O primeiro salto habitacional na região aconteceu entre 1950 e 1970, especialmente em Guarujá. O momento coincide com a construção da rodovia Rio-Santos.

A construção das casas de veraneio e condomínios de alto padrão entre a faixa litorânea e a estrada atraiu mão de obra para as edificações e para o turismo, acelerando a ocupação desordenada de zonas próximas às encostas nos municípios mais ao norte, em direção ao Rio de Janeiro.

Áreas íngremes ao pé das serras, como a Vila Sahy, são especialmente propícias às chuvas orográficas, também conhecidas como chuvas de relevo -quando as nuvens chegam do mar e encontram obstáculos montanhosos.
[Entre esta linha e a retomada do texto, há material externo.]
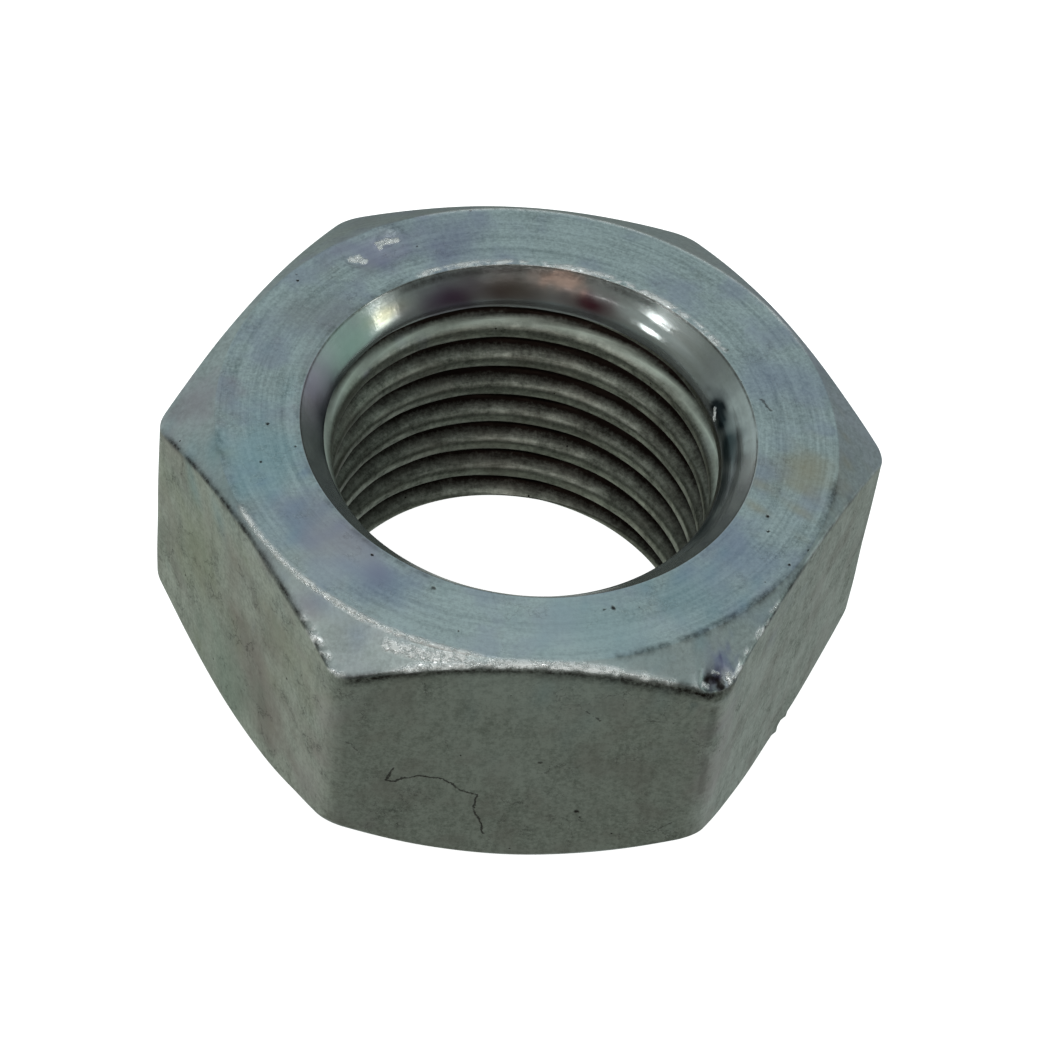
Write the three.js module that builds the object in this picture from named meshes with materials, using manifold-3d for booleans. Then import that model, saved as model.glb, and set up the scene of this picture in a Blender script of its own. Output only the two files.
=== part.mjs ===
// A plain hexagon nut with a fine metric thread: M20 x 2, 30 mm across flats, 16 mm high.
//
// The nut is one forged and tapped piece of steel. Millimetres, +Z up. The thread axis is the
// Z axis, the lower bearing face lies on z = 0, and two corners of the hexagon point along X.

import * as THREE from 'three';
import { mergeVertices } from 'three/addons/utils/BufferGeometryUtils.js';
import Module from 'manifold-3d';

const wasm = await Module();
wasm.setup();

// ---- driving dimensions, mm and degrees -------------------------------------------------

const ACROSS_FLATS = 30;
const NUT_HEIGHT = 16;
const CORNER_RADIUS = 1.5; // rounding of the six upright edges

const TOP_FACE_SETBACK = 0.4; // how far the upper bearing face stops inside the flats
const TOP_CHAMFER_ANGLE = 32; // fall of the upper corner chamfer below the face
const BOTTOM_LAND_WIDTH = 1.8; // flat ring between the lower mouth and the lower chamfer
const BOTTOM_CHAMFER_ANGLE = 40; // rise of the lower corner chamfer above the face

const THREAD_DIAMETER = 20; // nominal, at the root of the nut's thread
const THREAD_PITCH = 2;
const THREAD_FLANK_ANGLE = 30; // each flank against the plane square to the axis
const TAP_DRILL_ALLOWANCE = 0.165; // bore over the basic minor diameter, middle of class 6H
const GROOVE_HEIGHT_AT_X = 1.16; // where one turn's groove centre crosses the +X half plane

const TOP_MOUTH_MARGIN = 0.75; // countersink mouth radius over the thread radius
const TOP_MOUTH_ANGLE = 104; // included angle of the upper countersink
const BOTTOM_MOUTH_MARGIN = 0.4;
const BOTTOM_MOUTH_ANGLE = 120;

// ---- facet counts -----------------------------------------------------------------------

const CHAMFER_SEGMENTS = 96;
const BORE_SEGMENTS = 48;
const CORNER_SEGMENTS = 4;
const STEPS_PER_TURN = 48;

// ---- sizes that follow ------------------------------------------------------------------

const OVERCUT = 1; // how far a cutter runs past the face that it opens
const GROOVE_OVERCUT = 0.2; // how far the groove cutter stands into the bore
const HEX_SIDES = 6;
const FLAT_RADIUS = ACROSS_FLATS / 2;
const ROOT_RADIUS = THREAD_DIAMETER / 2;
const SHARP_HEIGHT = (THREAD_PITCH / 2) / Math.tan(radians(THREAD_FLANK_ANGLE)); // full 60 degree V
const BASIC_DEPTH = (5 / 8) * SHARP_HEIGHT;
const ROOT_FLAT = THREAD_PITCH / 8;
const BORE_RADIUS = ROOT_RADIUS - BASIC_DEPTH + TAP_DRILL_ALLOWANCE / 2;
const TOP_MOUTH_RADIUS = ROOT_RADIUS + TOP_MOUTH_MARGIN;
const BOTTOM_MOUTH_RADIUS = ROOT_RADIUS + BOTTOM_MOUTH_MARGIN;
const TOP_FACE_RADIUS = FLAT_RADIUS - TOP_FACE_SETBACK;
const BOTTOM_FACE_RADIUS = BOTTOM_MOUTH_RADIUS + BOTTOM_LAND_WIDTH;

function radians(degrees) {
  return THREE.MathUtils.degToRad(degrees);
}

// ---- between three.js geometry and manifold solids --------------------------------------

function toSolid(geometry) {
  const bare = geometry.clone();
  bare.deleteAttribute('normal');
  bare.deleteAttribute('uv');
  const merged = mergeVertices(bare, 1e-5);
  const corners = [];
  const index = merged.index.array;
  for (let i = 0; i < index.length; i += 3) {
    const [a, b, c] = index.subarray(i, i + 3);
    if (a !== b && b !== c && c !== a) corners.push(a, b, c); // a pole's triangles collapse
  }
  return new wasm.Manifold(new wasm.Mesh({
    numProp: 3,
    vertProperties: new Float32Array(merged.attributes.position.array),
    triVerts: new Uint32Array(corners),
  }));
}

function toGeometry(solid) {
  const mesh = solid.getMesh();
  const geometry = new THREE.BufferGeometry();
  geometry.setAttribute('position', new THREE.BufferAttribute(mesh.vertProperties, 3));
  geometry.setIndex(new THREE.BufferAttribute(mesh.triVerts, 1));
  geometry.computeVertexNormals();
  return geometry;
}

// ---- the blank --------------------------------------------------------------------------

// Hexagon outline with rounded corners, a corner on the X axis.
function hexagonOutline() {
  const outline = new THREE.Shape();
  const centreDistance = (FLAT_RADIUS - CORNER_RADIUS) / Math.cos(Math.PI / HEX_SIDES);
  for (let side = 0; side < HEX_SIDES; side += 1) {
    const angle = (side * 2 * Math.PI) / HEX_SIDES;
    const x = centreDistance * Math.cos(angle);
    const y = centreDistance * Math.sin(angle);
    outline.absarc(x, y, CORNER_RADIUS, angle - Math.PI / HEX_SIDES, angle + Math.PI / HEX_SIDES, false);
  }
  outline.closePath();
  return outline;
}

// A solid turned about Z from [radius, height] pairs that start and end on the axis.
function turned(profile, segments) {
  const points = profile.map(([radius, height]) => new THREE.Vector2(radius, height));
  const geometry = new THREE.LatheGeometry(points, segments);
  geometry.rotateX(Math.PI / 2);
  return toSolid(geometry);
}

// The round body that the hexagon's corners are chamfered to, at both faces.
function chamferEnvelope() {
  const reach = ACROSS_FLATS; // past every corner
  const topFall = (reach - TOP_FACE_RADIUS) * Math.tan(radians(TOP_CHAMFER_ANGLE));
  const bottomRise = (reach - BOTTOM_FACE_RADIUS) * Math.tan(radians(BOTTOM_CHAMFER_ANGLE));
  const waist = crossing(NUT_HEIGHT - topFall, bottomRise, reach);
  return turned([
    [0, 0],
    [BOTTOM_FACE_RADIUS, 0],
    [waist.radius, waist.height],
    [TOP_FACE_RADIUS, NUT_HEIGHT],
    [0, NUT_HEIGHT],
  ], CHAMFER_SEGMENTS);
}

// Where the two chamfer cones meet, found along the straight lines to their heights at reach.
function crossing(topHeight, bottomHeight, reach) {
  const topSlope = (topHeight - NUT_HEIGHT) / (reach - TOP_FACE_RADIUS);
  const bottomSlope = bottomHeight / (reach - BOTTOM_FACE_RADIUS);
  const radius = (NUT_HEIGHT - topSlope * TOP_FACE_RADIUS + bottomSlope * BOTTOM_FACE_RADIUS)
    / (bottomSlope - topSlope);
  return { radius, height: bottomSlope * (radius - BOTTOM_FACE_RADIUS) };
}

function forgedBlank() {
  const prism = new THREE.ExtrudeGeometry(hexagonOutline(), {
    depth: NUT_HEIGHT,
    bevelEnabled: false,
    curveSegments: CORNER_SEGMENTS,
  });
  return toSolid(prism).intersect(chamferEnvelope());
}

// ---- the bore, its mouths and the thread ------------------------------------------------

function boreCutter() {
  return turned([
    [0, -OVERCUT],
    [BORE_RADIUS, -OVERCUT],
    [BORE_RADIUS, NUT_HEIGHT + OVERCUT],
    [0, NUT_HEIGHT + OVERCUT],
  ], BORE_SEGMENTS);
}

// A cone that opens from inside the bore to the mouth radius at the face, and on past it.
function mouthCutter(faceHeight, outward, mouthRadius, includedAngle) {
  const spread = Math.tan(radians(includedAngle / 2));
  const depth = mouthRadius / spread;
  const profile = [
    [0, faceHeight - outward * depth],
    [mouthRadius + OVERCUT * spread, faceHeight + outward * OVERCUT],
    [0, faceHeight + outward * OVERCUT],
  ];
  return turned(outward > 0 ? profile : profile.reverse(), BORE_SEGMENTS);
}

// A right-hand helix about Z. Its frames stay radial and axial, so that a section drawn with
// x outward and y along the axis keeps its angles all the way round.
class ThreadHelix extends THREE.Curve {
  constructor(radius, pitch, startHeight, turns) {
    super();
    this.radius = radius;
    this.pitch = pitch;
    this.startHeight = startHeight;
    this.turns = turns;
  }

  getPoint(t, target = new THREE.Vector3()) {
    const angle = 2 * Math.PI * this.turns * t;
    const height = this.startHeight + this.pitch * this.turns * t;
    return target.set(this.radius * Math.cos(angle), this.radius * Math.sin(angle), height);
  }

  computeFrenetFrames(segments) {
    const frames = { tangents: [], normals: [], binormals: [] };
    for (let i = 0; i <= segments; i += 1) {
      const angle = (2 * Math.PI * this.turns * i) / segments;
      frames.tangents.push(new THREE.Vector3(-Math.sin(angle), Math.cos(angle), 0));
      frames.normals.push(new THREE.Vector3(Math.cos(angle), Math.sin(angle), 0));
      frames.binormals.push(new THREE.Vector3(0, 0, -1));
    }
    return frames;
  }
}

// Section of the tapped groove: the root flat and two flanks, which run on a little way into
// the bore without meeting the next turn.
function grooveSection() {
  const flankRun = ROOT_RADIUS - BORE_RADIUS + GROOVE_OVERCUT;
  const rootHalf = ROOT_FLAT / 2;
  const openHalf = rootHalf + flankRun * Math.tan(radians(THREAD_FLANK_ANGLE));
  const section = new THREE.Shape();
  section.moveTo(-flankRun, -openHalf);
  section.lineTo(0, -rootHalf);
  section.lineTo(0, rootHalf);
  section.lineTo(-flankRun, openHalf);
  section.closePath();
  return section;
}

function threadCutter() {
  const turnsBelow = Math.ceil((GROOVE_HEIGHT_AT_X + THREAD_PITCH) / THREAD_PITCH);
  const startHeight = GROOVE_HEIGHT_AT_X - turnsBelow * THREAD_PITCH;
  const turns = Math.ceil((NUT_HEIGHT + THREAD_PITCH - startHeight) / THREAD_PITCH);
  const helix = new ThreadHelix(ROOT_RADIUS, THREAD_PITCH, startHeight, turns);
  return toSolid(new THREE.ExtrudeGeometry(grooveSection(), {
    extrudePath: helix,
    steps: turns * STEPS_PER_TURN,
    bevelEnabled: false,
  }));
}

// ---- the nut ----------------------------------------------------------------------------

function nutSolid() {
  const topMouth = mouthCutter(NUT_HEIGHT, 1, TOP_MOUTH_RADIUS, TOP_MOUTH_ANGLE);
  const bottomMouth = mouthCutter(0, -1, BOTTOM_MOUTH_RADIUS, BOTTOM_MOUTH_ANGLE);
  return forgedBlank()
    .subtract(boreCutter())
    .subtract(threadCutter())
    .subtract(topMouth)
    .subtract(bottomMouth);
}

const zincPlatedSteel = new THREE.MeshStandardMaterial({
  name: 'zinc_plated_steel',
  color: 0x98a3a0,
  metalness: 0.9,
  roughness: 0.38,
  flatShading: true,
});

const nutBody = new THREE.Mesh(toGeometry(nutSolid()), zincPlatedSteel);
nutBody.name = 'nut_body';

const hexNut = new THREE.Group();
hexNut.name = 'hex_nut';
hexNut.add(nutBody);

export default hexNut;
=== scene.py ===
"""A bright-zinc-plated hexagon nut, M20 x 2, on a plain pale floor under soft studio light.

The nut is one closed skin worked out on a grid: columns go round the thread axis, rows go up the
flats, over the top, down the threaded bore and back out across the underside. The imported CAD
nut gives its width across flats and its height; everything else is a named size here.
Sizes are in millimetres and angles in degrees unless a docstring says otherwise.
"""

import logging
import math
from dataclasses import dataclass, field
from enum import Enum

import bpy
import numpy as np
from mathutils import Matrix, Vector


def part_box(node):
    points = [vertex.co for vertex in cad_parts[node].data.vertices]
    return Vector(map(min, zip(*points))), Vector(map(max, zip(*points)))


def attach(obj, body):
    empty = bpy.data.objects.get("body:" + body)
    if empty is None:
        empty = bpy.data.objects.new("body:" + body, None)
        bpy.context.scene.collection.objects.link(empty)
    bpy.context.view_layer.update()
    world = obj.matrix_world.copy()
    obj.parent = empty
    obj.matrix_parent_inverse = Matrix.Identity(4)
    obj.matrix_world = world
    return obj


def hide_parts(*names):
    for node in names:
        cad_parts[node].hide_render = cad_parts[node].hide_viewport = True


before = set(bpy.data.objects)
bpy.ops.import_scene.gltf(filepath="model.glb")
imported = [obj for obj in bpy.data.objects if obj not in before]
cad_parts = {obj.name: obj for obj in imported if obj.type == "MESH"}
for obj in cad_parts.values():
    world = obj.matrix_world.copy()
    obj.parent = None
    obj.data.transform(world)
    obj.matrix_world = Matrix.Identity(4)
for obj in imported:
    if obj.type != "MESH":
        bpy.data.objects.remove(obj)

logging.basicConfig(level=logging.INFO, format="%(name)s: %(message)s")
LOG = logging.getLogger("hex_nut")

Tree = bpy.types.NodeTree
Socket = bpy.types.NodeSocket
Point = tuple[float, float, float]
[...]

Cientistas afirmam que a ocorrência e a intensidade dos temporais têm aumentado devido à crise climática mundial.

Além disso, o avanço urbano em direção às encostas tende a elevar o risco de deslizamentos de terra devido ao desmatamento, pois as raízes da vegetação são um dos fatores que ajudam a estabilizar o solo.

A região do Sahy teve parte de suas mortes como consequência do desabamento de casas construídas em áreas irregulares, de proteção ambiental e com alto risco de desabamento.

A chuva recorde chegou a 648 milímetros na Barra do Una e a 694 milímetros em Juquehy 2, entre sábado (18) e domingo (19), de acordo com o Cemaden (Centro Nacional de Monitoramento e Alertas de Desastres Naturais).

O temporal causou inundações, alagamentos e deslizamentos. Do total de mortos, 64 foram encontrados na região da Barra do Sahy, e um em Ubatuba.

As seis cidades decretaram situação de emergência. Segundo o balanço mais recente do Governo de São Paulo, 2.436 pessoas estão desalojadas ou desabrigadas.